We believe that the House Rules Committee testimony of Johnathan Turley, a George Washington Law School professor, outlines the issue and the resolution.

[See video]

We agree with Speaker Boehner, Rep. Sessions, Elizabeth Foley, Johnathan Turley, Georgia State University law professor Neil Kinkopf (accusing President Bush of presidential overreach), U.S. District Court Judge Vaughn R. Walker (who ruled against the Bush & Obama Administration's claim of state secrets privilege for warrantless surveillance program) on Presidential overreach. Easily since President Franklin D. Roosevelt authorized the internment of Japanese Americans with Executive Order 9066 in February 1942, if not even before that time, the power of the Executive Branch has steadily grown and is now far out of balance with the Congress and courts in our opinion.
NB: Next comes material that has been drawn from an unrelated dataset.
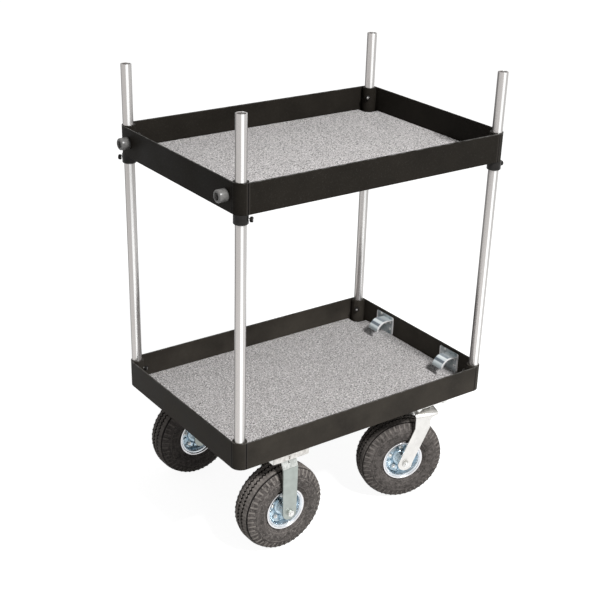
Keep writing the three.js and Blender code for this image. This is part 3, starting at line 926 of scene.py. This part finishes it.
# Posts and collars
def post(corner):
    foot = LOWER_TRAY_Z + SHEET + AIR
    lip = 0.0008
    tube = turned([
        (POST_BORE, foot),
        (POST_RADIUS, foot),
        (POST_RADIUS, POST_TOP - lip),
        (POST_RADIUS - lip * 0.3, POST_TOP - lip * 0.3),
        (POST_RADIUS - lip, POST_TOP),
        (POST_BORE + lip, POST_TOP),
        (POST_BORE, POST_TOP - lip),
        (POST_BORE, foot),
    ], segments=64)
    smooth(tube, angle=40)
    place(tube, post_place(corner, 0))
    finished(tube, f"post_tube_{corner}", "base", ALUMINIUM, (f"post_{corner}",))


def collar(corner):
    low_chamfer = 0.0016
    top_chamfer = 0.0006
    bore = POST_RADIUS + AIR
    ring = turned([
        (bore, 0),
        (COLLAR_RADIUS - low_chamfer, 0),
        (COLLAR_RADIUS, low_chamfer),
        (COLLAR_RADIUS, COLLAR_HEIGHT - top_chamfer),
        (COLLAR_RADIUS - top_chamfer, COLLAR_HEIGHT),
        (bore, COLLAR_HEIGHT),
        (bore, 0),
    ], segments=56)
    smooth(ring, angle=30)
    place(ring, post_place(corner, COLLAR_TOP - COLLAR_HEIGHT))
    finished(ring, f"collar_ring_{corner}", "upper_shelf", BLACK_STEEL, (f"collar_{corner}",))


# Thumb screws: a bright shank and a knurled black head
def thumb_shank(reach):
    """The shank, from the post to just outside the head; reach is the outside of what it screws through."""
    tip = POST_RADIUS + AIR
    return turned([
        (SCREW_RADIUS - 0.0004, tip),
        (SCREW_RADIUS, tip + 0.0004),
        (SCREW_RADIUS, reach + 0.0109),
        (SCREW_RADIUS - 0.0005, reach + 0.0112),
    ], segments=20)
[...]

Can Congress sue the President? Yes. More importantly the Congress must act, not just because of the promise of even further unilateral legislation, but because the power of the Executive is a slippery slope to a form of Government that our Founding Fathers created the Constitution to fight against.

Our conclusion is that the greatest benefit to the nation, now and in the future, is a direct action to curtail the overreach of the Office of the President. Because as John Nichols (Washington correspondent for THE NATION) said in part in 2007,

"He has taken powers unto himself that were never intended to be in the executive. And, frankly, that when an executive uses them, in the way that this president has, you actually undermine the process of uniting the country and really focusing the country on the issues that need to be dealt with. Let's be clear. If we had a president who was seeking to inspire us to take seriously the issues that are in play and to bring all the government together, he'd be consulting with Congress. He'd be working with Congress. And, frankly, Congress, through the system of checks and balances, would be preventing him from doing insane things..."

Those words apply as much today as they did 7 years ago, if not more. IF Congress fails to act, imagine what will be said about Presidential overreach in another 7 years.